Over the past year, lending has nearly come to a halt in the euro zone as the ECB’s elevated interest rates have deterred both borrowers and lenders. This slowdown has also contributed to deflating housing bubbles in wealthier nations such as Germany.

Despite this, the ECB emphasized the importance of maintaining capital buffers that help banks absorb potential losses, noting that property values remain high and debt levels are significant in some countries.

“The Governing Council supports national authorities planning to increase capital buffer requirements,” the ECB stated.

The ECB pointed out that banks have achieved record profits, primarily due to the high interest rates they earn on deposits held at the ECB, and have substantial room above their current capital requirements.

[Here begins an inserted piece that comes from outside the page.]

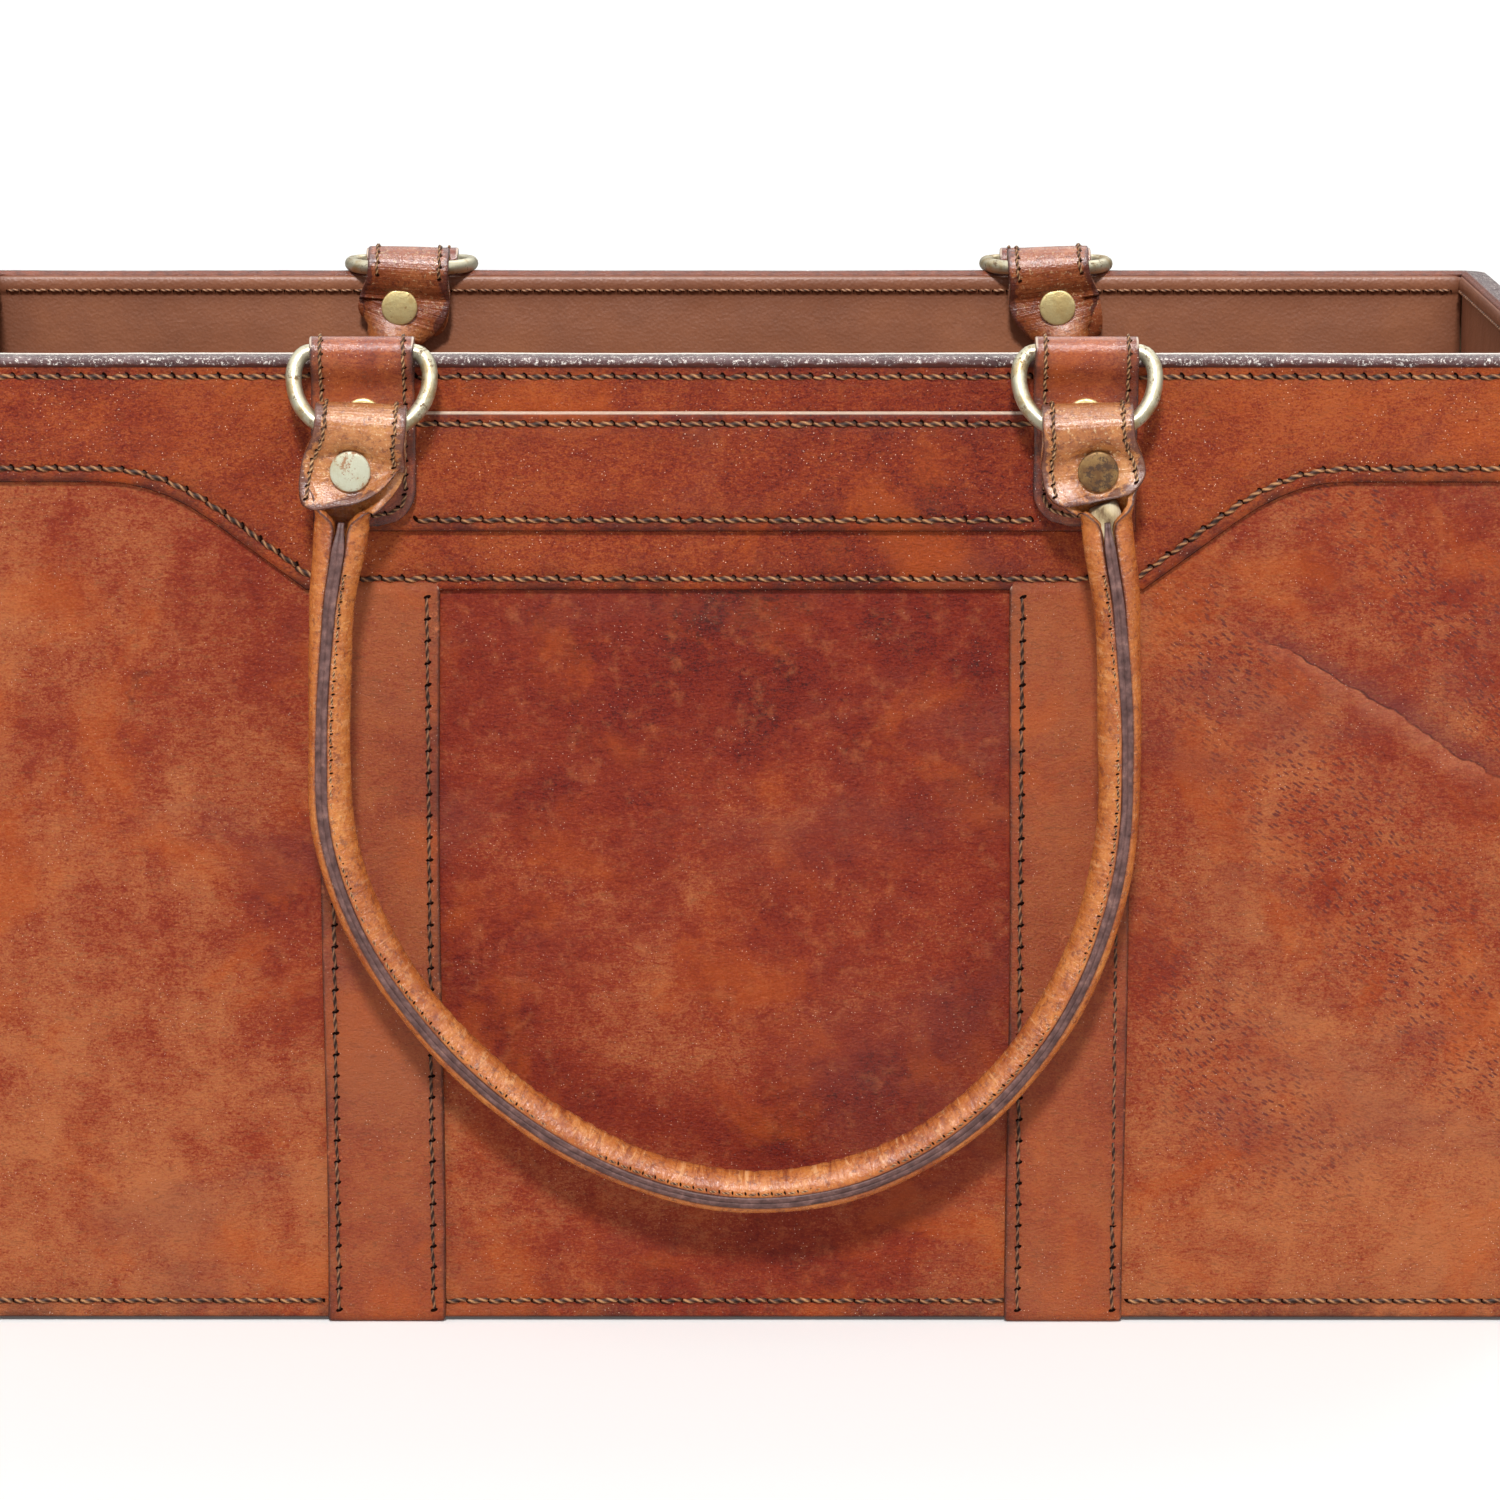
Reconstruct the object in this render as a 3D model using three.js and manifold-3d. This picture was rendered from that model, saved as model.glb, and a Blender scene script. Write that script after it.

“A further build-up of releasable capital buffer requirements to address vulnerabilities and enhance macroprudential space remains desirable in some countries, as prevailing banking sector conditions limit the risks of procyclicality,” the ECB added.

Currently, the Netherlands holds the highest countercyclical capital buffer, which is designed to protect banks from losses during economic downturns, at 2% of their assets. Germany and France have set theirs at 0.75% and 1%, respectively.

Additionally, the ECB supports maintaining existing restrictions on mortgage lending, which include measures such as limits on the amount customers can borrow relative to their income or the value of the property.